IPOs still love U.S. markets
Ignore the drumbeat of doom and criticism. U.S. markets are doing just fine, thank you very much, says Fortune's Adam Lashinsky.
NEW YORK (Fortune) -- Each week, it seems, brings fresh protestations that the sky is falling on the U.S. capital markets. Nobody wants to list on U.S. exchanges anymore, goes the argument, because Sarbanes-Oxley has poisoned the well, because the U.S. regulatory climate is too onerous, because selling out is a far more favorable alternative than the tedium of going public.
Studies and conferences hammer home the point. Shortly after the New Year it was a McKinsey study prepared for New York's Mayor Bloomberg and Senator Schumer. (Question: Has McKinsey ever produced a report that contradicts the assumptions of its client? May I read it?)
This week the parent company of the New York Stock Exchange and Stanford University's Rock Center for Corporate Governance presents a seminar: "Can Our Capital Markets Be Saved and Do They Need Saving?"
The second question hits the mark: Of course they don't need saving. All they need are good companies, well informed investors and a robust economy. The proof is provided by the companies that choose, even in this supposedly horrible environment for public companies, to go public.
After all, 56 companies backed by venture capitalists went public in 2006 in the United States, raising a total of $3.72 billion, the highest number and largest amount raised since 2004, the year of Google, according to Dow Jones VentureOne. More broadly, a Thomson Financial survey of all U.S. IPO activity shows that the 189 IPOs last year raised nearly $43 billion, more than the $41.4 billion raised by 558 deals in 1997. In other words, there were fewer but higher-quality deals. More are on the way.
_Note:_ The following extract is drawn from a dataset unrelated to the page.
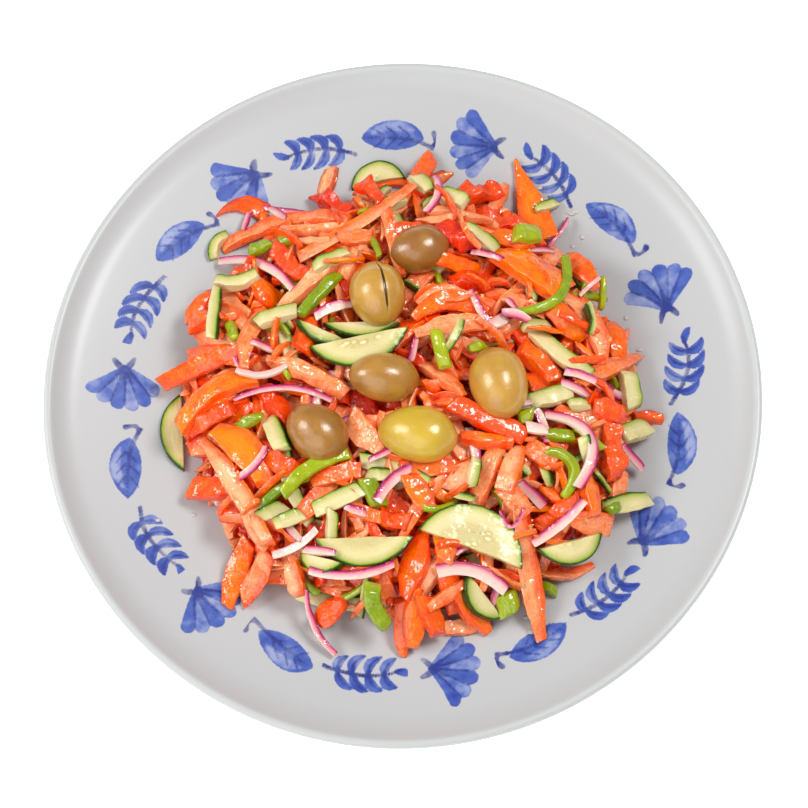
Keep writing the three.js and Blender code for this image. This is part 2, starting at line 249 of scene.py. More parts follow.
def tube_faces(rings, around):
    """Faces of a tube of rings that is closed by a pole vertex at each end: the poles come last."""
    ring = np.arange(rings - 1)[:, None] * around
    here = np.arange(around)[None, :]
    beside = (here + 1) % around
    corners = [ring + here, ring + beside, ring + around + beside, ring + around + here]
    quads = np.stack(corners, -1).reshape(-1, 4)
    step = np.arange(around)
    next_step = (step + 1) % around
    first_pole, last_pole = np.full(around, rings * around), np.full(around, rings * around + 1)
    last_ring = (rings - 1) * around
    start = np.stack([first_pole, next_step, step], -1)
    end = np.stack([last_pole, last_ring + step, last_ring + next_step], -1)
    return quads, np.concatenate([start, end])


def ripple(points, wavelength, seed, waves=7):
    """Smooth unevenness between about -1 and 1: a mean of sines along random directions and phases."""
    draw = np.random.default_rng(seed)
    directions = draw.normal(size=(waves, 3))
    directions /= np.linalg.norm(directions, axis=1, keepdims=True)
    phases = draw.uniform(0, 2 * np.pi, waves)
    stretch = draw.uniform(0.7, 1.5, waves)
    turns = points @ directions.T * (2 * np.pi / wavelength * stretch) + phases
    return np.sin(turns).sum(-1) / math.sqrt(waves)


def smooth_step(low, high, values):
    """0 below low, 1 above high, and a smooth cubic between."""
    share = np.clip((values - low) / (high - low), 0, 1)
    return share * share * (3 - 2 * share)


def plate_top(radius):
    """Height of the eating surface: flat, then a parabola up the side, then a steeper curl at the rim."""
    sizes = bpy.context.scene.salad_plate
    rise = np.maximum(0, radius - sizes.flat_radius) / sizes.rise_width
    curl_width = PLATE_RADIUS - sizes.thickness - sizes.curl_radius
    curl = np.maximum(0, radius - sizes.curl_radius) / curl_width
    return sizes.floor_height + sizes.rise * rise**2 + sizes.curl_height * curl**2.2


def heap_top(x, y):
    """Height of the finished heap: a rounded dome that falls to the plate at its reach."""
    sizes = bpy.context.scene.salad_heap
    share = np.hypot(x - sizes.centre_x, y - sizes.centre_y) / sizes.reach
    base = bpy.context.scene.salad_plate.floor_height + 2
    return base + sizes.height * np.clip(1 - share**2.4, 0, 1) ** 0.75


def core_top(x, y):
    """Height of the core: the dome sunk by its core sink, and never under the plate."""
    sizes = bpy.context.scene.salad_heap
    inside = np.hypot(x - sizes.centre_x, y - sizes.centre_y) < sizes.core_reach
    floor = plate_top(np.hypot(x, y))
    return np.where(inside, np.maximum(floor, heap_top(x, y) - sizes.core_sink), floor)


# ---- The plate -----------------------------------------------------------------------------------------

MOTIFS_AROUND = 21
MOTIF_KINDS = 3
# How far a motif reaches across the band and how far its brush work wanders, in mm, and its largest tilt.
MOTIF_REACH = 16
MOTIF_WARP = 0.7
MOTIF_TILT = 0.22

# The printed band has its own fine rings, from one radius to another in mm.
PRINT_INNER = 91.0
PRINT_OUTER = 120.0
PRINT_STEP = 0.72
# The distance to the print that stands for nowhere near it.
FAR = 9.0


def stroke_distance(points, ends, radii):
    """Distance in mm to a brush stroke: a chain of discs along a quadratic curve through a start, a middle
    and an end point, whose radius runs through three values in the same way."""
    share = np.linspace(0, 1, 25)
    weights = np.stack([(1 - share) ** 2, 2 * share * (1 - share), share**2], -1)
    middles = weights @ np.asarray(ends, float)
    sizes = weights @ np.asarray(radii, float)
    gaps = np.linalg.norm(points[:, None, :] - middles[None], axis=-1) - sizes
    return gaps.min(axis=1)


def seaweed_strokes():
    """A curved stem with pairs of fat leaves that lean towards its tip, each with a dark rib."""
    washes, lines = [], [([(-14, -3), (0, 3.4), (13, 0.5)], (0.9, 0.9, 0.6))]
    for index, place in enumerate((-9, -3.6, 1.8, 7.2)):
        size = 6.6 - 0.6 * abs(index - 1.2)
        root = (place, 0.5 + 0.1 * place)
        for side in (1, -1):
            tip = (place + 0.72 * size, root[1] + side * size)
            belly = (place - 0.15 * size, root[1] + side * 0.7 * size)
            washes.append(([root, belly, tip], (0.7, 3.1, 0.5), 0.42 + 0.3 * (side > 0)))
            lines.append(([root, (belly[0] + 1.0, belly[1]), tip], (0.6, 0.55, 0.3)))
    washes.append(([(11, 0.6), (14, 1.0), (16.5, 3.5)], (0.7, 2.4, 0.4), 0.6))
    return washes, lines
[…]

Take Limelight Networks, one of techdom's hotter companies, and its not-so-subtle IPO preparations. I had breakfast last week with Jeff Lunsford, an ex-U.S. Navy fighter jock, certified software geek and seasoned CEO who recently signed on to run the Tempe, Ariz.-based company.
Limelight runs technology that helps Web sites that broadcast videos to deliver them more quickly to consumers. Thanks to YouTube, MySpace and the like, it's a hot field, as evidenced by the rapid rise and rich valuation of Limelight's arch-competitor Akamai Technologies (Charts). (Akamai and Limelight are locked in patent litigation, naturally, another reason that nobody is supposed to want to do business here anymore.)
According to Lunsford, Limelight's business is sizzling. It's growing revenues at 100 percent per year, he says, and is an "index play" on online video. The company did $13 million in last year's second quarter, $17 million in the third quarter, and it's here that Lunsford clams up.
Why? Well, he can't say. But he does nothing to dissuade me from believing that shortly Limelight will begin the process of preparing its IPO documents. Securities lawyers don't want companies that are close to starting the IPO process to be discussing specific numbers in public, a response to quaint and useless rules designed to protect investors.
The point here is that if the U.S. capital markets were in trouble, Limelight would be figuring out how to go public in London or how to sell out to Akamai. It isn't.
If all goes as the investment and technology communities expect, Limelight's IPO will be huge despite the wrist slap one of its founders received in 2002 from the Securities and Exchange Commission. Co-founder Bill Rinehart paid a civil penalty of $110,000 for his role in an alleged financial fraud while a top sales executive at fallen software company Critical Path. Though he neither admitted for denied the SEC's allegations at the time, he did agree to a five-year ban from being an officer of a public company. That's why Rinehart's official title at the company is "co-founder" rather than an officer position.
The capital markets, you see, are functioning just fine. So long as Akamai trades for anywhere near the current 63 times 2006 earnings, Limelight is a shoe-in. (Google (Charts), by comparison, is worth about 48 times what analysts expect it will earn this year.) Limelight also needs the money for expansion. Goldman Sachs and two other firms invested $130 million in Limelight last summer, but the bulk of that money went to Rinehart and his three co-founders, not to the company.